In essence this is done:

begin line
draw pixels
is pixel visible -> yes / no
repeat 2 until finished
end line

The encoder will track the changes between yes/no and record the state changes. The actual line-drawer looks like this (omitting setup):

    rec_begin_line(lineid);
    for (int i=0 ; i<step ; i++)
    {
        plot_zcheck_reg(pixmap, x, y, z);
        x += dx;
        y += dy;
        z += dz;
    }	
    rec_end_line();

The ‘lineid’ is used to track a specific line through multiple frames.

The ‘put_pixel’ function (with state handling) for the line-drawer looks like this:

static void plot_zcheck_reg(GOA_PIXMAP8 *pixmap, float x, float y, float z) {
	if (0 <= x && x < pixmap->width && 0 <= y && y < pixmap->height) {
		int ofs = (pixmap->width * (int)floor(y)) + (int)floor(x);
		if (floor(z) < pixmap->zbuffer[ofs]) {
            // Signal visible pixel to recorder
			rec_line_pixel_visible(x,y,primarycolor);
			pixmap->image[ofs] = primarycolor;
			pixmap->zbuffer[ofs] = floor(z);
		} else {
            // Signal hidden pixel to recorder
			rec_line_pixel_hidden(x,y,primarycolor);
		}
	}
}

The ZBuffer value must be filled in. But the color could be skipped. It was however nice to have the rendered bitmap when debugging problems and verifying encoding/decoding.

The encoder sets the visibility state to no at ‘begin line’. When the visibility is changed the coordinate is recorded. If the state is changed from visible -> hidden a segment is emitted. It is therefore possible that a single line can have two partial lines - or two segments.

When the line is finished all segments for a particular line are pushed on the encoder queue. When a frame is finished the frame is pushed on the frame queue. When the frame is flushed to disk all frames are packed and stored. If a segment has multiple line segements (part of line obscured) they are still tracked as belonging to the same line.

The initial encoder was dumb and simple stored all segments on a per frame basis. However this was way too much data and it didn’t compress very well. Instead we decided to try temporal (time based) compression.

For temporal compression to work fine you need to know which line you operate on. Internally we gave each line a line-identifier. This identifier MUST be same for each frame. Generally you can just use a “counter” as long as each line gets the same value every frame.

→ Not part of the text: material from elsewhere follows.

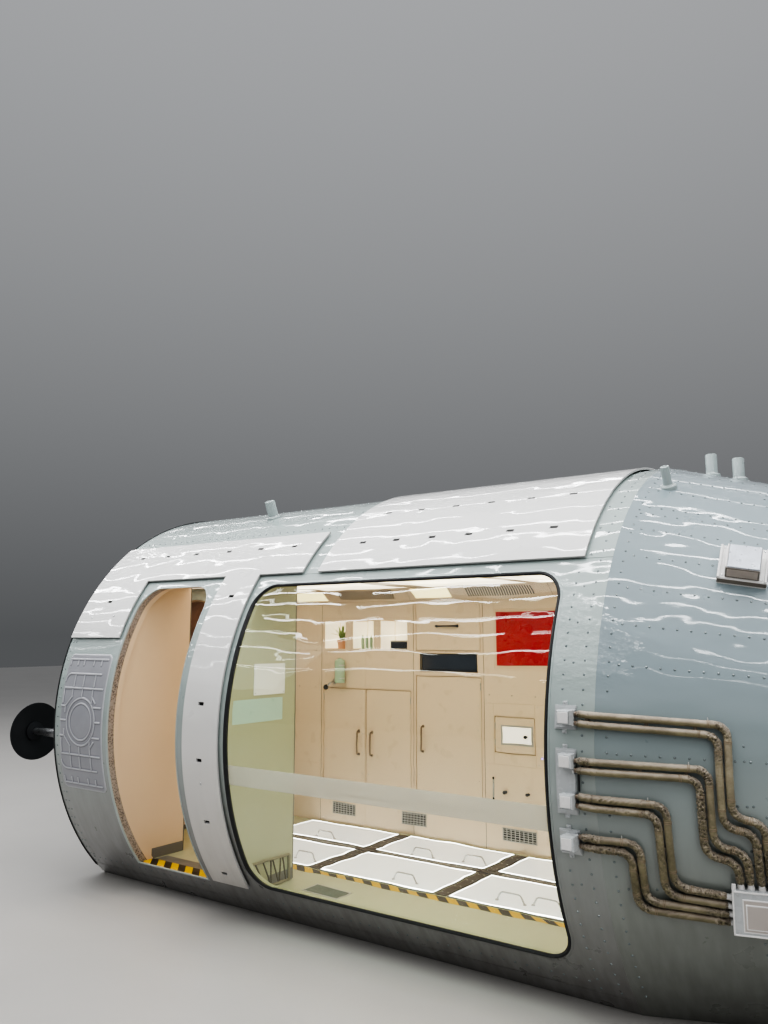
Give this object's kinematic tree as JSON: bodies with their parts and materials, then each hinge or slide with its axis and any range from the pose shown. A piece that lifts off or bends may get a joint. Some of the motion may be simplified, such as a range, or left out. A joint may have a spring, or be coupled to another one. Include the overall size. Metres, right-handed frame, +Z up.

As the lines can be ‘broken’ by the Z-buffer there are no clear start/end points. In fact there can be multiple sub-segments for a single line. Also, when you apply delta compression you will get error propagation over time and you need to reset this error. This is done by recording a full version of the segment. In the end, we ended up classifying the line segments like this:

I-Segment, full segment
D-Segment, delta segment (from previous)
B-Segment, broken segment

The I and B Segments (full segment) are encoded with 10:6 fixpoint. While the D-Segments are encoded with 4:4. The first frame is always encoded with full I-Segments. Subsequent frames takes previous frame as input and tries to compute D-Segments where possible. A D-Segment computation is rejected if: The D-Segment encoding is rejected if:

Previous segment was broken (i.e. contained multiple sub-segments)
Distance to previous is larger > 16 pixels
Segment not visible in previous frame
More than 16 frames passed since last Intra encoding.
Current segment is broken

Otherwise a delta is computed between the current position of the vertices and the previous. The delta is encoded as 4:4 and stored.

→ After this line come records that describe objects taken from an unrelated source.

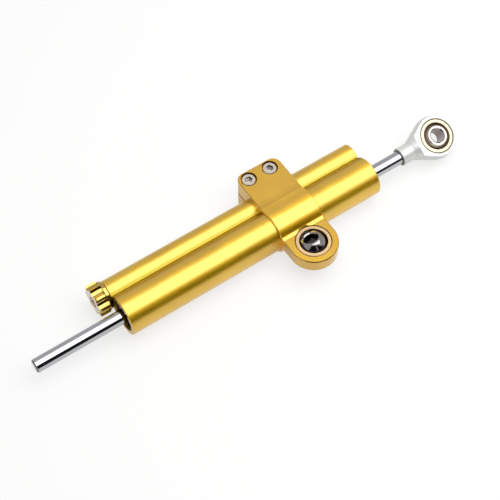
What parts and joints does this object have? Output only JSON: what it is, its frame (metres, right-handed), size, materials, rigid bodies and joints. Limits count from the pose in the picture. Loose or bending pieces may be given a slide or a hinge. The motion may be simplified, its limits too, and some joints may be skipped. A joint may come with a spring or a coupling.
{
  "type": "motorcycle steering damper",
  "caption": "Linear steering damper with a through rod, fluted adjuster knob, split clamp bracket with a swivel bearing, and a swivel rod end.",
  "frame": {"origin": "centre of the swivel ball in the clamp bracket's lug", "axes": "+X along the rod towards the rod end, +Y from the lug towards the adjuster tube, +Z out of the lug's upper face"},
  "size_m": [0.2796, 0.0712, 0.0263],
  "materials": {
    "gold_anodised": "gold anodised, satin",
    "chromed_rod": "hard chrome, polished",
    "polished_steel": "polished bearing steel",
    "satin_aluminium": "turned, satin",
    "race_brass": "pale yellow, turned",
    "zinc_steel": "zinc plated",
    "plain_aluminium": "turned",
    "spring_steel": "phosphated",
    "black_rubber": "matt",
    "cream_ptfe": "matt",
    "bronze": "turned"
  },
  "bodies": {
    "barrel": {"body_tubes": "gold_anodised", "left_gland": "plain_aluminium", "right_gland": "plain_aluminium", "gland_o_rings": "black_rubber", "rod_seals": "black_rubber", "rod_wipers": "black_rubber", "guide_bushes": "bronze", "gland_circlips": "spring_steel", "adjuster_plug": "plain_aluminium", "adjuster_plug_o_ring": "black_rubber", "spindle_o_ring": "black_rubber", "needle_guide_pin": "polished_steel", "valve_seat": "bronze", "end_plug": "gold_anodised", "end_plug_o_ring": "black_rubber"},
    "knob": {"adjuster_knob": "gold_anodised", "valve_spindle": "polished_steel", "knob_screw": "zinc_steel", "detent_ball": "polished_steel", "detent_spring": "zinc_steel"},
    "needle": {"metering_needle": "polished_steel", "needle_o_ring": "black_rubber"},
    "piston_ring": {"piston_ring": "cream_ptfe"},
    "rod": {"piston_rod": "chromed_rod", "piston": "plain_aluminium", "piston_clips": "spring_steel", "piston_ring_o_ring": "black_rubber", "rod_end_housing": "satin_aluminium", "rod_end_race": "race_brass"},
    "rod_end_ball": {"rod_end_ball": "polished_steel"},
    "bracket": {"clamp_bracket": "gold_anodised", "clamp_bolts": "zinc_steel", "bracket_race": "race_brass"},
    "bracket_ball": {"bracket_ball": "polished_steel"}
  },
  "joints": [
    {"name": "rod_travel", "type": "slide", "parent": "barrel", "child": "piston_ring", "axis": [1, 0, 0], "range_m": [-0.02, 0.05]},
    {"name": "rod_spin", "type": "hinge", "parent": "piston_ring", "child": "rod", "pos_m": [0, 0.02192, -0.00225], "axis": [1, 0, 0], "continuous": true},
    {"name": "adjuster_turn", "type": "hinge", "parent": "barrel", "child": "knob", "pos_m": [0, 0.03842, -0.00225], "axis": [1, 0, 0], "range_deg": [-150, 150]},
    {"name": "needle_travel", "type": "slide", "parent": "barrel", "child": "needle", "axis": [1, 0, 0], "range_m": [-0.000416, 0.000416]},
    {"name": "rod_end_swivel", "type": "hinge", "parent": "rod", "child": "rod_end_ball", "pos_m": [0.10265, 0.02192, -0.00225], "axis": [0, 0.8846, 0.4664], "range_deg": [-13, 13]},
    {"name": "bracket_slide", "type": "slide", "parent": "barrel", "child": "bracket", "axis": [1, 0, 0], "range_m": [-0.09, 0.038]},
    {"name": "bracket_swivel", "type": "hinge", "parent": "bracket", "child": "bracket_ball", "pos_m": [0, 0, 0], "axis": [-0.9703, -0.2419, 0], "range_deg": [-48, 1]}
  ],
  "couplings": [
    {"joint": "adjuster_turn", "follows": "needle_travel", "rad_per_m": 6283.2}
  ]
}
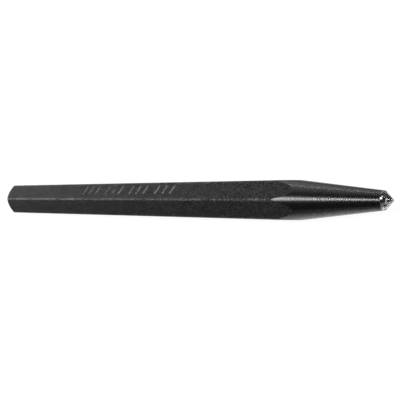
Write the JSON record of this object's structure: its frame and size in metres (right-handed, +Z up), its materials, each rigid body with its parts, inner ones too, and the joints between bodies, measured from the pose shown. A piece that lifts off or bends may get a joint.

##Storing A frame is basically divided into 5 sections.

D-Segment Visibility bitmap
I-Segment Visibility bitmap
D-Segments
I-Segments
B-Segments

A frame is stored in the same order as well with an added frame header in front.

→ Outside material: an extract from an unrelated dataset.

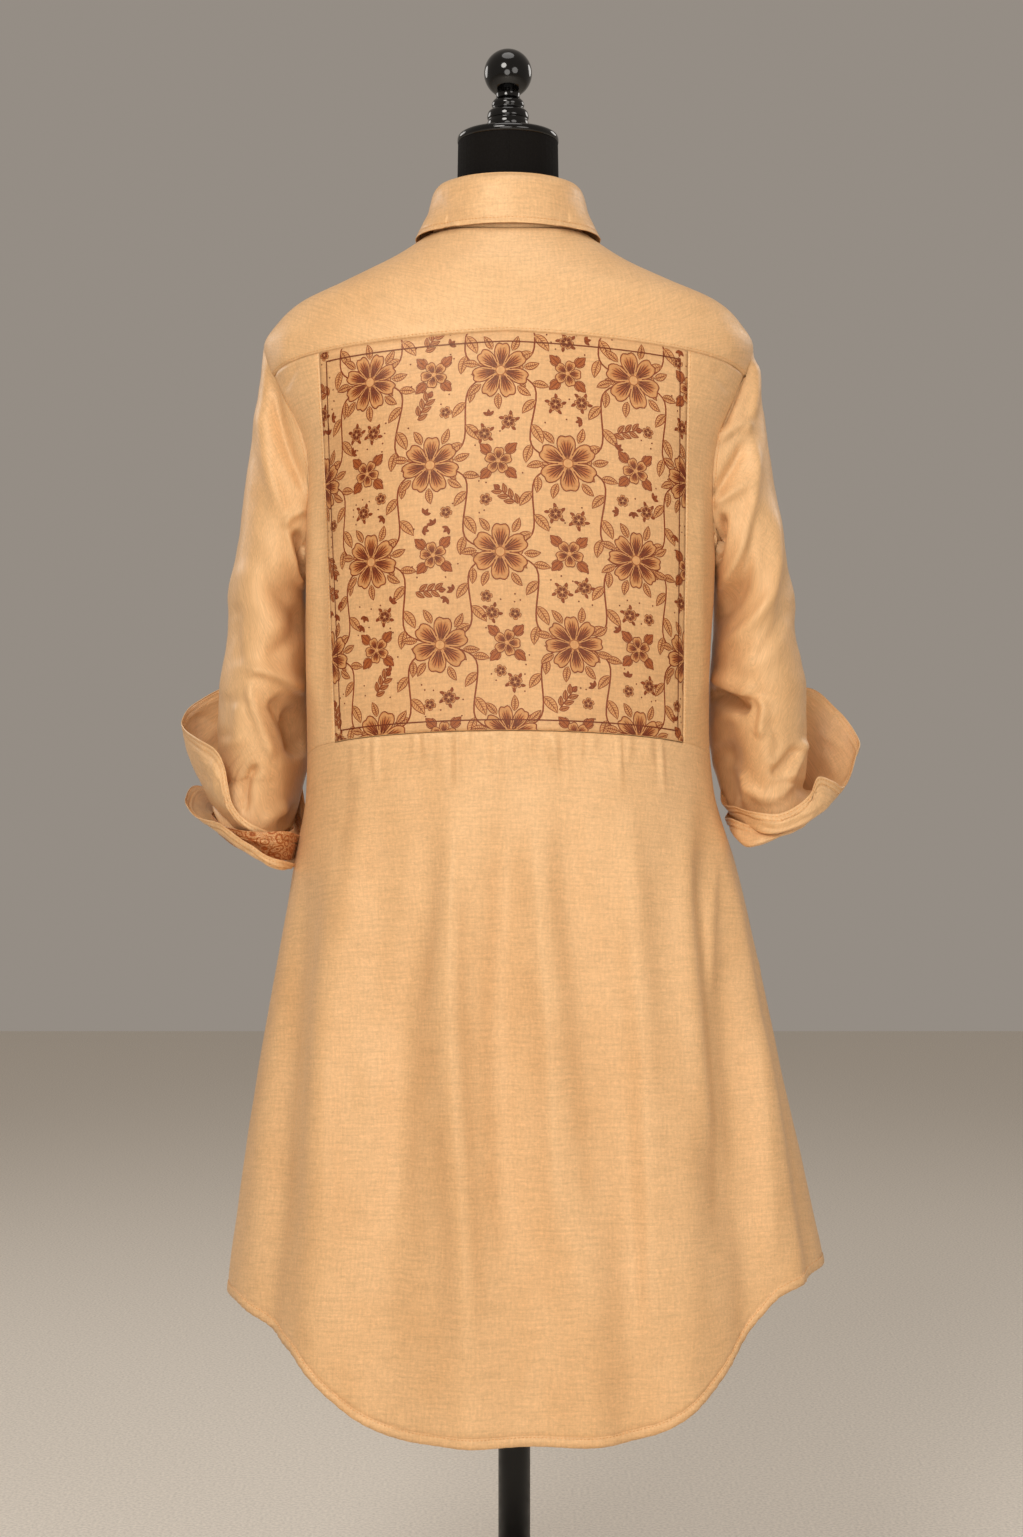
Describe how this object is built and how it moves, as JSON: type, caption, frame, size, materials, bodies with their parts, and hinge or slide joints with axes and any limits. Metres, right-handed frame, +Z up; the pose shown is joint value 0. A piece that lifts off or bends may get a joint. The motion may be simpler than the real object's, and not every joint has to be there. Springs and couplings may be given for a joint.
{
  "type": "shirt dress on a dress form",
  "caption": "Loose collared shirt dress with a printed back panel, rolled sleeves and a shirt-tail hem, on a limbless dress form with a pole and a round base.",
  "frame": {"origin": "on the flat underside of the round base, below the centre line of the dress", "axes": "+Z up, the back of the dress faces -Y, +X to the wearer's right"},
  "size_m": [0.6407, 0.3598, 1.596],
  "materials": {
    "tan_cloth": "golden tan slub weave with a soft sheen",
    "printed_cloth": "tan weave with a brown floral block print",
    "button": "polished tan",
    "form_cover": "matt black jersey",
    "gloss_black": "gloss black lacquer",
    "black_metal": "satin black"
  },
  "bodies": {
    "root": {"back_yoke": "tan_cloth", "print_panel": "printed_cloth", "back": "tan_cloth", "front_left": "tan_cloth", "front_right": "tan_cloth", "placket": "tan_cloth", "button_1": "button", "button_2": "button", "button_3": "button", "button_4": "button", "button_5": "button", "button_6": "button", "button_7": "button", "button_8": "button", "button_9": "button", "sleeve_left": "tan_cloth", "sleeve_right": "tan_cloth", "cuff_left": "tan_cloth", "cuff_left_facing": "printed_cloth", "cuff_left_turn": "tan_cloth", "cuff_right": "tan_cloth", "cuff_right_turn": "tan_cloth", "collar_stand": "tan_cloth", "collar_fall": "tan_cloth", "form_torso": "form_cover", "form_cap": "gloss_black", "form_finial": "gloss_black", "form_pole": "black_metal", "form_base": "black_metal"}
  },
  "joints": []
}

The visibility bitmaps are cruicial in order to index the correct line-segment when applying delta calculations during decoding. There is one bit for each line in the animation. The visibility bitmap also pack’s very well with bit-RLE applied.

Another option would be to store an index for each line-segment but that would blow up the file size.

#Decoding It is a requirement to do decoding in realtime otherwise the decoded data would require too much RAM. We also know how many unique lines the whole animation will use so we can avoid memory allocations during decoding. Our decoding process looks like:

Read a frame (and verify - check the frame marker)
Decode D-Segments and compute new coordinates
Decode I-Segments
Decode B-Segments

    // D-Segment decoding
    for (int i=0;i<anim->nUniqueSegments;i++) {
        if (anim->dsegvisibility[i]) {
            if (anim->lines[i].frameMarker != idxPreviousFrame) {
                printf("\n ERROR: Delta decoding to non-existing line: %d\n", i);
            } 	
            // delta stored as 4:4 - this will also apply the delta
            gnk_lpa_decode_fp4_4_segment(f, &anim->lines[i]);
            // Push to draw-queue
            anim->toDraw[anim->nToDraw++] = &anim->lines[i];
            anim->lines[i].frameMarker = anim->nCurrentFrame;
        }
    }

I-Segments are decoded in more or less the same way. Once the I/D segments have been decoded the trailing data contains all B-Segments which are decoded like I-Segments but not saved as references.

In order to avoid Disk I/O (and disable I/O Interrupts) the animation is loaded fully from disk to memory and then streamed from RAM frame by frame.